Provided data:
⟨

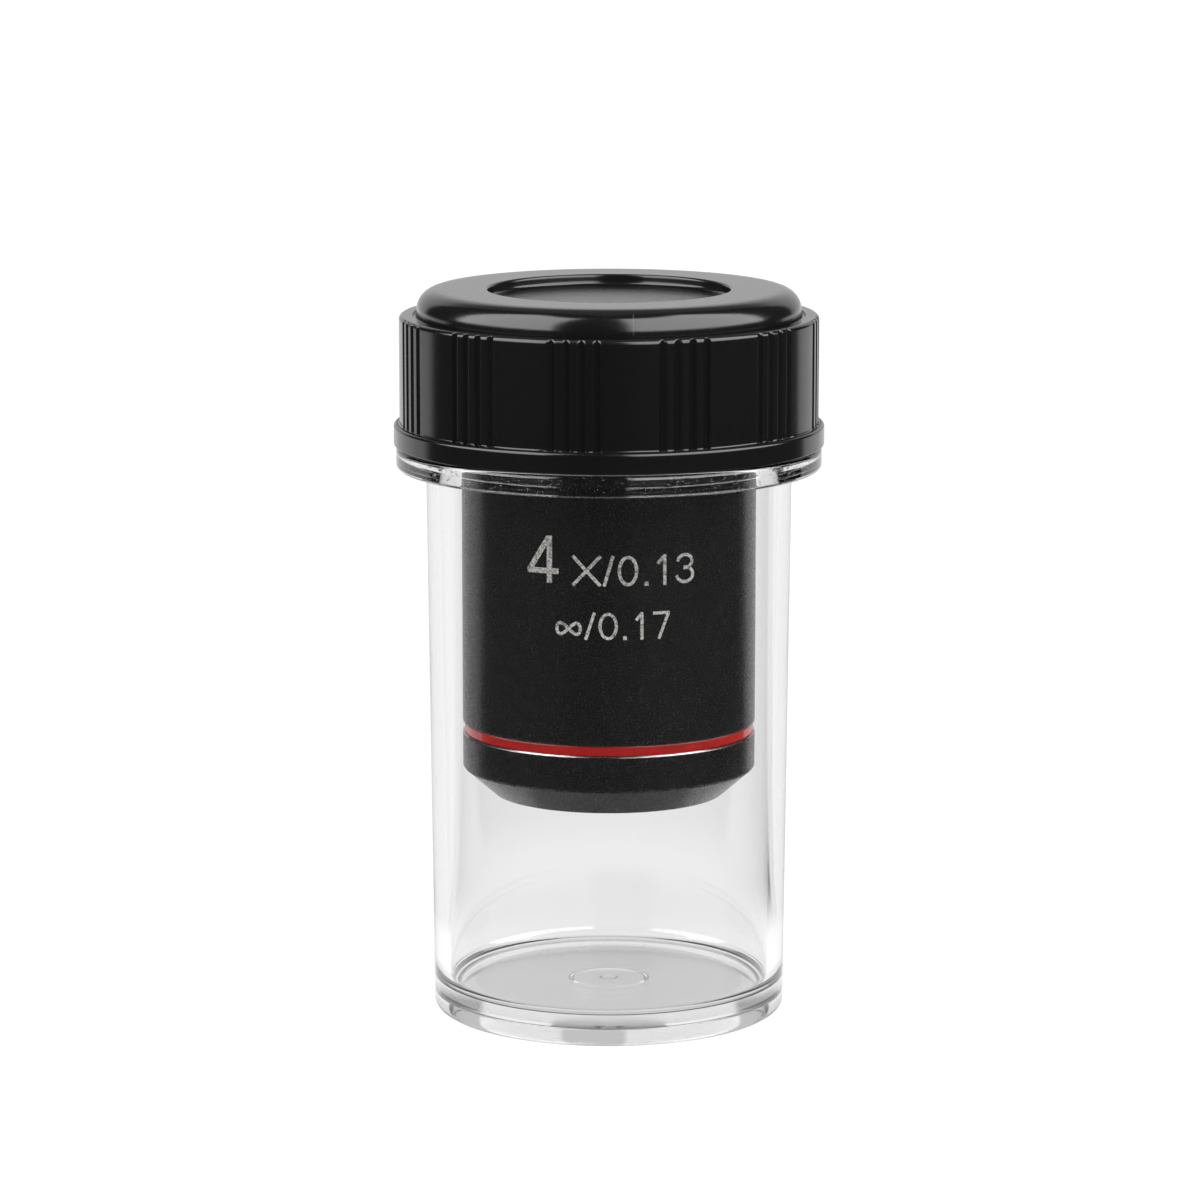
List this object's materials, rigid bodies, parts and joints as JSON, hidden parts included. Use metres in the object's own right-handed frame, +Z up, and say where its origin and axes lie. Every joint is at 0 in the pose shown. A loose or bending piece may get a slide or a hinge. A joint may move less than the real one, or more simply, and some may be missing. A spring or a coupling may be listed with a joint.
{
  "type": "microscope objective",
  "caption": "Microscope objective with a black barrel and a red colour ring, screwed nose down into the lid of its clear screw-top storage jar.",
  "frame": {"origin": "centre of the jar's underside, on the surface that the jar stands on", "axes": "+Z up along the optical axis, from the objective's nose to its mounting thread; the engraved numbers face -Y"},
  "size_m": [0.0364, 0.0364, 0.062],
  "materials": {
    "clear_plastic": "clear moulded, polished",
    "black_plastic": "moulded, gloss, with a grained disc on top",
    "soft_plastic": "soft, matt",
    "blackened_brass": "blackened, satin",
    "black_anodised": "black anodised, fine satin",
    "red_enamel": "gloss enamel",
    "bare_brass": "turned",
    "screw_steel": "black oxide",
    "optical_glass": "polished and coated"
  },
  "bodies": {
    "jar": {"jar": "clear_plastic"},
    "sealing_ring": {"sealing_ring": "soft_plastic"},
    "lid": {"lid": "black_plastic"},
    "objective": {"mount_body": "blackened_brass", "barrel_sleeve": "black_anodised", "colour_ring": "red_enamel", "nose_cap": "black_anodised", "lens_tube": "black_anodised", "parfocal_ring": "bare_brass", "set_screws": "screw_steel", "rear_retainer": "black_anodised", "front_cell": "black_anodised", "front_retainer": "black_anodised", "front_lens": "optical_glass", "front_spacer": "black_anodised", "crown_lens_a": "optical_glass", "flint_lens_a": "optical_glass", "middle_spacer": "black_anodised", "aperture_stop": "black_anodised", "rear_spacer": "black_anodised", "crown_lens_b": "optical_glass", "flint_lens_b": "optical_glass"}
  },
  "joints": [
    {"name": "lid_lift", "type": "slide", "parent": "jar", "child": "sealing_ring", "axis": [0, 0, 1], "range_m": [0, 0.055]},
    {"name": "lid_turn", "type": "hinge", "parent": "sealing_ring", "child": "lid", "pos_m": [0, 0, 0.0583], "axis": [0, 0, 1], "range_deg": [0, 450]},
    {"name": "objective_draw", "type": "slide", "parent": "lid", "child": "objective", "axis": [0, 0, -1], "range_m": [0, 0.012]}
  ]
}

⟩

Task details:
Extract the complete listing above, reproducing each line exactly.

Finished task:
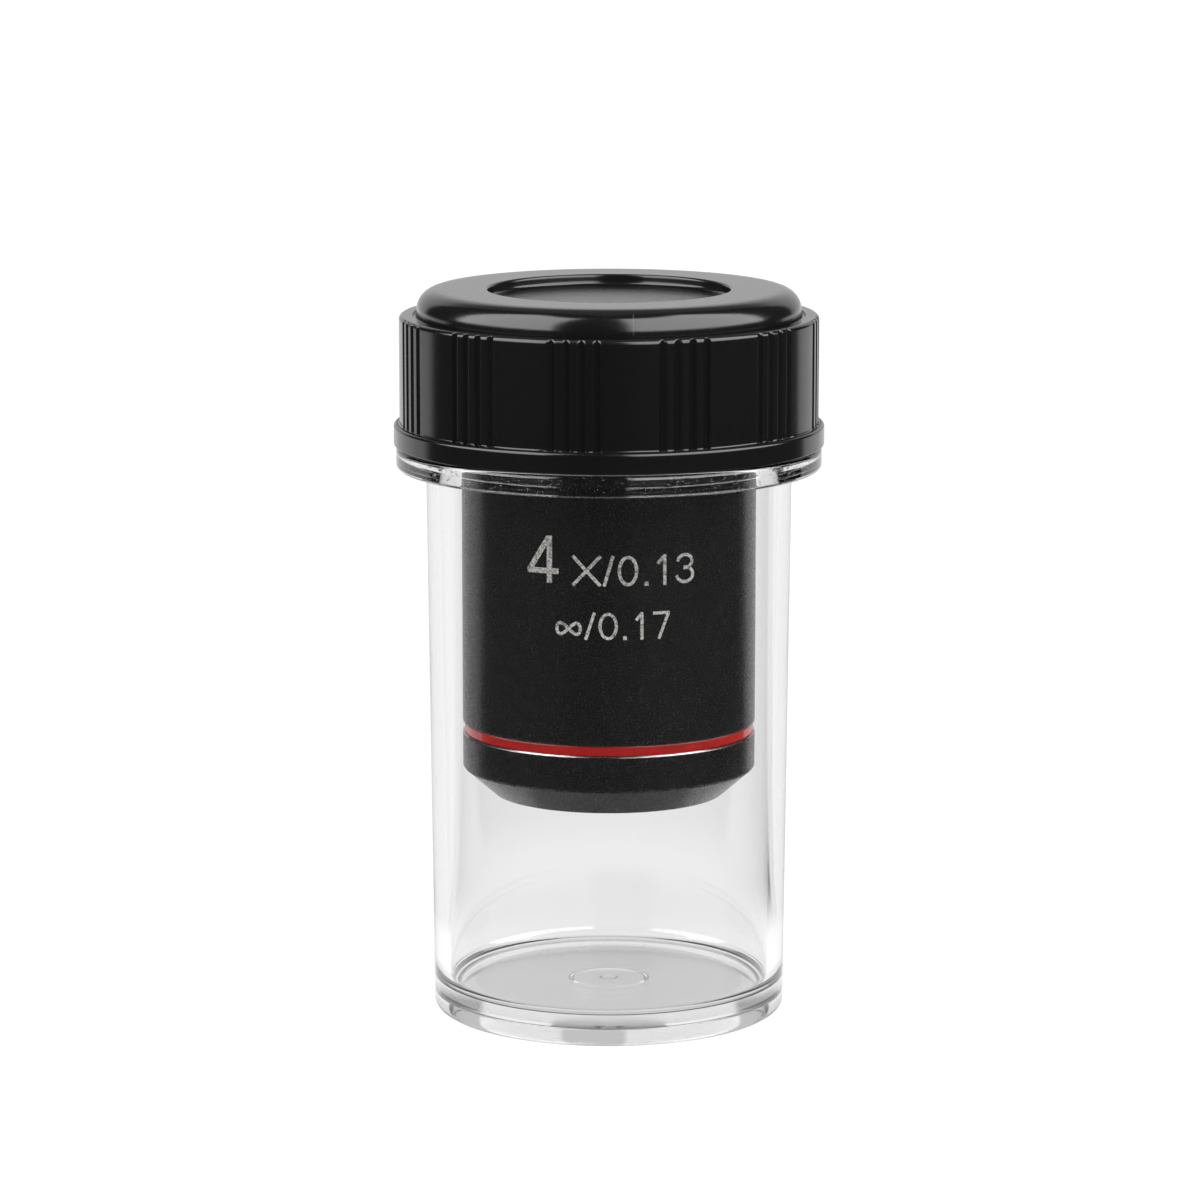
List this object's materials, rigid bodies, parts and joints as JSON, hidden parts included. Use metres in the object's own right-handed frame, +Z up, and say where its origin and axes lie. Every joint is at 0 in the pose shown. A loose or bending piece may get a slide or a hinge. A joint may move less than the real one, or more simply, and some may be missing. A spring or a coupling may be listed with a joint.
{
  "type": "microscope objective",
  "caption": "Microscope objective with a black barrel and a red colour ring, screwed nose down into the lid of its clear screw-top storage jar.",
  "frame": {"origin": "centre of the jar's underside, on the surface that the jar stands on", "axes": "+Z up along the optical axis, from the objective's nose to its mounting thread; the engraved numbers face -Y"},
  "size_m": [0.0364, 0.0364, 0.062],
  "materials": {
    "clear_plastic": "clear moulded, polished",
    "black_plastic": "moulded, gloss, with a grained disc on top",
    "soft_plastic": "soft, matt",
    "blackened_brass": "blackened, satin",
    "black_anodised": "black anodised, fine satin",
    "red_enamel": "gloss enamel",
    "bare_brass": "turned",
    "screw_steel": "black oxide",
    "optical_glass": "polished and coated"
  },
  "bodies": {
    "jar": {"jar": "clear_plastic"},
    "sealing_ring": {"sealing_ring": "soft_plastic"},
    "lid": {"lid": "black_plastic"},
    "objective": {"mount_body": "blackened_brass", "barrel_sleeve": "black_anodised", "colour_ring": "red_enamel", "nose_cap": "black_anodised", "lens_tube": "black_anodised", "parfocal_ring": "bare_brass", "set_screws": "screw_steel", "rear_retainer": "black_anodised", "front_cell": "black_anodised", "front_retainer": "black_anodised", "front_lens": "optical_glass", "front_spacer": "black_anodised", "crown_lens_a": "optical_glass", "flint_lens_a": "optical_glass", "middle_spacer": "black_anodised", "aperture_stop": "black_anodised", "rear_spacer": "black_anodised", "crown_lens_b": "optical_glass", "flint_lens_b": "optical_glass"}
  },
  "joints": [
    {"name": "lid_lift", "type": "slide", "parent": "jar", "child": "sealing_ring", "axis": [0, 0, 1], "range_m": [0, 0.055]},
    {"name": "lid_turn", "type": "hinge", "parent": "sealing_ring", "child": "lid", "pos_m": [0, 0, 0.0583], "axis": [0, 0, 1], "range_deg": [0, 450]},
    {"name": "objective_draw", "type": "slide", "parent": "lid", "child": "objective", "axis": [0, 0, -1], "range_m": [0, 0.012]}
  ]
}